The woman who answered the phone when I called said all the Presidentials had a lake view.  I'll be really disappointed if ours does not since my main activity will be sitting on the balcony with a good book.  

Is there a particular building or unit I should ask for?


----------



## Hophop4 (Feb 16, 2006)

retailman said:
			
		

> The units on the side of activity center would not all have a lake view. The one we had did not. The new ones I think all do. The new ones are alot
> better.



Two of the Presidential Buildings on the side where the acitivity center is are the newest buildings.  The other three across from the pool overlook the lake. If you go to Yahoo Silverleaf Group there is a map posted in the files section:  http://groups.yahoo.com/group/Silverleaf_Timeshare_Owners/files/Piney Shores Resort/

On this map you will see one building near the activity center.  This is an older map since then one additional building has been built next to this one.  Units 339 to 356 should overlook the lake. 

Hope this helps.


----------



## abbekit (Feb 16, 2006)

Thanks Hop!  I've printed the map.  We'll drive around a bit before checking in and I'll be ready to negotiate for my view!

pam


----------



## dcmoony (Feb 16, 2006)

Pam, I believe that you will be better off if you are the first in line when they start check in. We had been told before that they give out the better units first then work down from there. I have never tried to ask for a certain area so I have know idea if they will try to put you where you want. However if you are one of the first ones to check in I would think you have a better shot.


----------



## Hophop4 (Feb 16, 2006)

I forgot to mention, I think, the two buildings on the acitivity side has two flights of steps up from the first ground floor to get to the third floor.  The three buildings across facing the lake has one flight either up or down.  The second story is even with parking.


----------



## abbekit (Feb 17, 2006)

Thanks Daryl and Hop.  We only have a four hour drive so I plan to be there in plenty of time to take a look around before the check in time (my confirmation says 5 p.m.)  

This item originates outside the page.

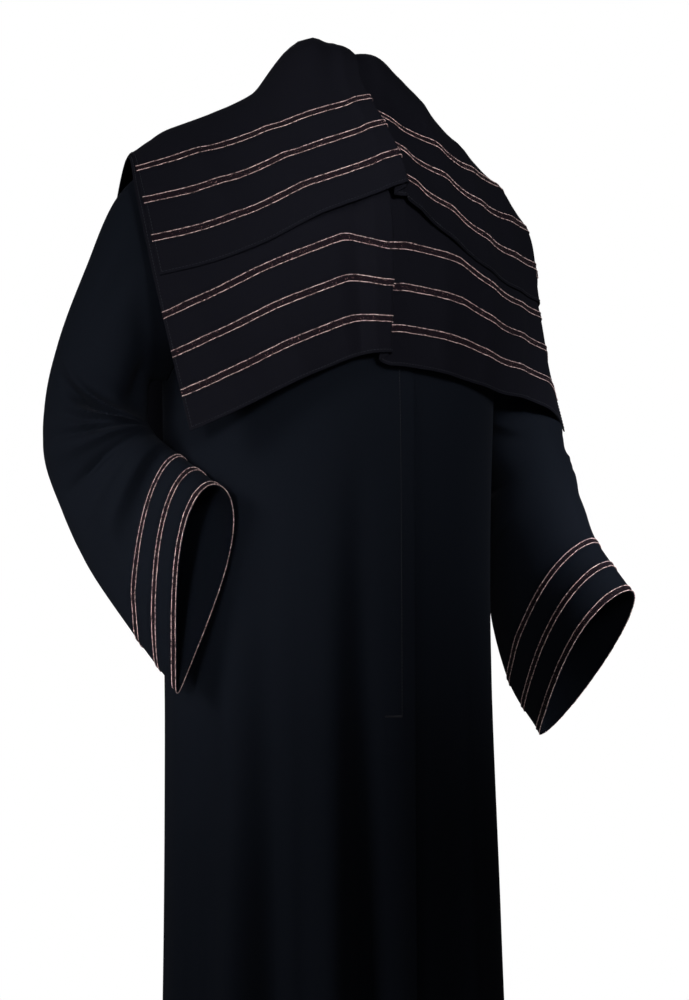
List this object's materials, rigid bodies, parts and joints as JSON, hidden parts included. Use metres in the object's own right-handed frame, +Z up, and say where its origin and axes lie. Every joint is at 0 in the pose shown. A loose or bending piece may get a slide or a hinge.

We generally prefer top floor and don't mind stairs so I'll try to ask for a specific unit if possible.  In our past two stays at Silverleaf resorts (Villages and Hill Country) I phoned about a week in advance and put in a request and we were pleased with our placement both times.  Have you had any similar experience at Piney Shores?


----------



## dcmoony (Feb 17, 2006)

Strangely enough the five times we have stayed there we have never asked for a certain area. We have stayed in the lodges and condos but never a presidential unit there. We spend very little time in the condo when we go; there are too many other things to do. Like going for long walks, Swimming or mini golf possible horse back riding. Maybe shooting a game of pool. Perhaps a little archery?  Our favorite time to go is week 40 which is the First weekend of the Texas Renaissance festival. So all we do is sleep in the condo. We usually buy the week off RCI extra vacations and get it cheaper than if you rented a motel room for three nights during that time frame.


----------